This coffin fragment shows the dead person (central) with a cone of incense on their head. Some say an actual perfumed wax cone was worn, others believe that the cone shape simply symbolises the perfume. Others say that it shows the person was divinised. The dead person is here shown as a man, although, as the inscription states, she was a woman, a chantress of Amun. At this period figures alternate between male and female as they were mass produced as unisex coffins.
The dead person is standing in front of an offering table. On the other side of the offering table is the god of the dead, Osiris, seated and holding a crook and flail. The heka crook was a symbol of Upper Egypt, and the nekhekh flail a symbol of lower Egypt. Both were symbols of kingship. Note that Osiris also wears a mummy bandage.
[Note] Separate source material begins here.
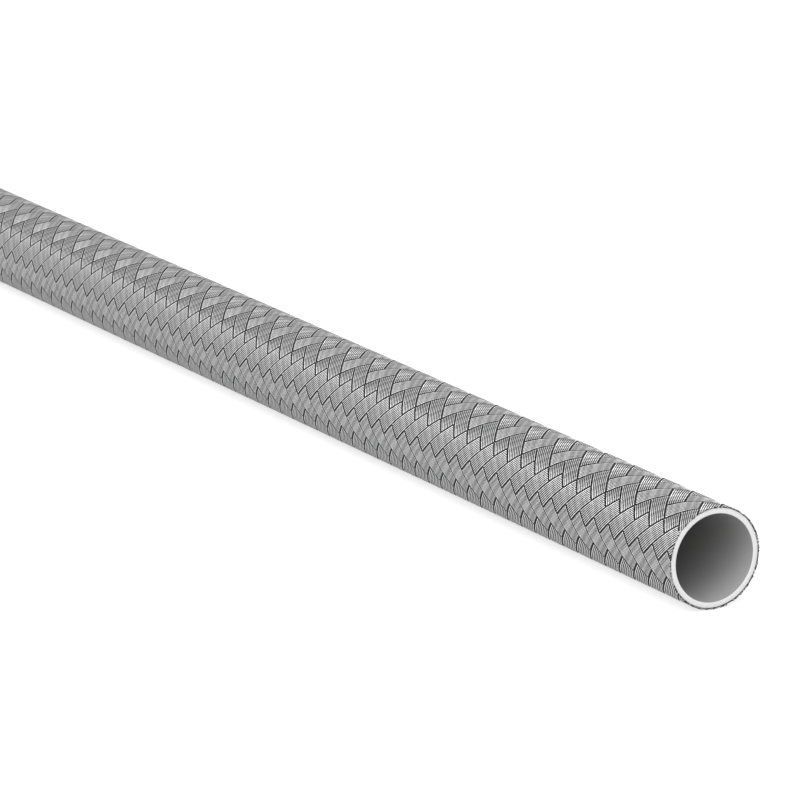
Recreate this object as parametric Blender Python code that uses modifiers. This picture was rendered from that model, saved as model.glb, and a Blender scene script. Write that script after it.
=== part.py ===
"""A length of smooth-bore PTFE hose under one layer of braided stainless steel strands.

The hose lies along X on the plane z = 0, with its cut end at +X towards the viewer.
Lengths are in metres and angles in radians.
"""

import math

import bmesh
import bpy
from mathutils import Vector

# Driving sizes of the hose
HOSE_LENGTH = 0.500
BORE_DIAMETER = 0.0254
LINER_WALL = 0.0016
LINER_EDGE_BREAK = 0.00012

# Driving sizes of the braid
STRAND_THICKNESS = 0.00023
BRAID_CLEARANCE = 0.00015
BRAID_PITCH = 0.00759
GROOVE_FLOOR = 0.00010
GROOVE_SHARE = 0.06
STRANDS_EACH_WAY = 12
FLOAT_CELL_COUNT = 2
CELL_MIDDLE_SHARE = 0.5
END_PHASE = 0.78

# The strip along the top where the braid breaks step, counted in strand widths
# round the hose from the top: there every second right-hand strand swaps over for under
STRIP_FIRST_ROW = -1
STRIP_LAST_ROW = 2

# Facets round the turned surfaces
TURNED_SIDES = 64
CUTTER_OVERRUN = 0.005
WELD_SHARE = 0.01

# Sizes that follow from the ones above
bore_radius = BORE_DIAMETER / 2
liner_radius = bore_radius + LINER_WALL
braid_bore_radius = liner_radius + BRAID_CLEARANCE
braid_radius = braid_bore_radius + 2 * STRAND_THICKNESS
strand_angle = math.pi / STRANDS_EACH_WAY
groove_radius = (braid_bore_radius + GROOVE_FLOOR) / math.cos(strand_angle / 2)
rows_round = 2 * STRANDS_EACH_WAY
repeat_cells = 2 * FLOAT_CELL_COUNT

# The hose rests on the flat tops of the lowest row of strands, so its axis is a little
# nearer the ground than its outer radius
resting_half_angle = strand_angle * (CELL_MIDDLE_SHARE - GROOVE_SHARE)
axis_height = braid_radius * math.cos(resting_half_angle)


def clear_scene():
    for old in list(bpy.data.objects):
        bpy.data.objects.remove(old, do_unlink=True)


def make_collection(name):
    collection = bpy.data.collections.new(name)
    bpy.context.scene.collection.children.link(collection)
    return collection


def make_material(name, colour, metallic, roughness):
    material = bpy.data.materials.new(name)
    material.use_nodes = True
    shader = material.node_tree.nodes["Principled BSDF"]
    shader.inputs["Base Color"].default_value = (*colour, 1.0)
    shader.inputs["Metallic"].default_value = metallic
    shader.inputs["Roughness"].default_value = roughness
    return material


def add_object(name, mesh, collection, material=None):
    thing = bpy.data.objects.new(name, mesh)
    collection.objects.link(thing)
    if material is not None:
        mesh.materials.append(material)
    return thing


# The liner: a plain extruded tube, turned from its wall section with the edges just broken


def liner_section():
    """Corners of the wall's section as (along, radius), going round from one end's bore."""
    end = HOSE_LENGTH / 2
    edge = LINER_EDGE_BREAK
    return [
        (-end, bore_radius + edge),
        (-end, liner_radius - edge),
        (-end + edge, liner_radius),
        (end - edge, liner_radius),
        (end, liner_radius - edge),
        (end, bore_radius + edge),
        (end - edge, bore_radius),
        (-end + edge, bore_radius),
    ]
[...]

The other scenes on this coffin would probably have shown the dead person on their journey to the afterlife. The scenes would therefore have been similar, though not identical, to the complete coffin of another female musician of Amun-Re which stands in this gallery.
The yellow background and crowded scene on this coffin dates it to the Third Intermediate Period (1069-747BC) and most likely to the 21st Dynasty (1069-945BC). Non-royal elite persons of this period were normally buried in two anthropoid coffins with a mummy board.
Very few private coffins of this period have been discovered outside Thebes so it is possible that this coffin is from Thebes. In addition, the musician who owned this coffin worshipped the god Amun-Re whose temple was at Thebes.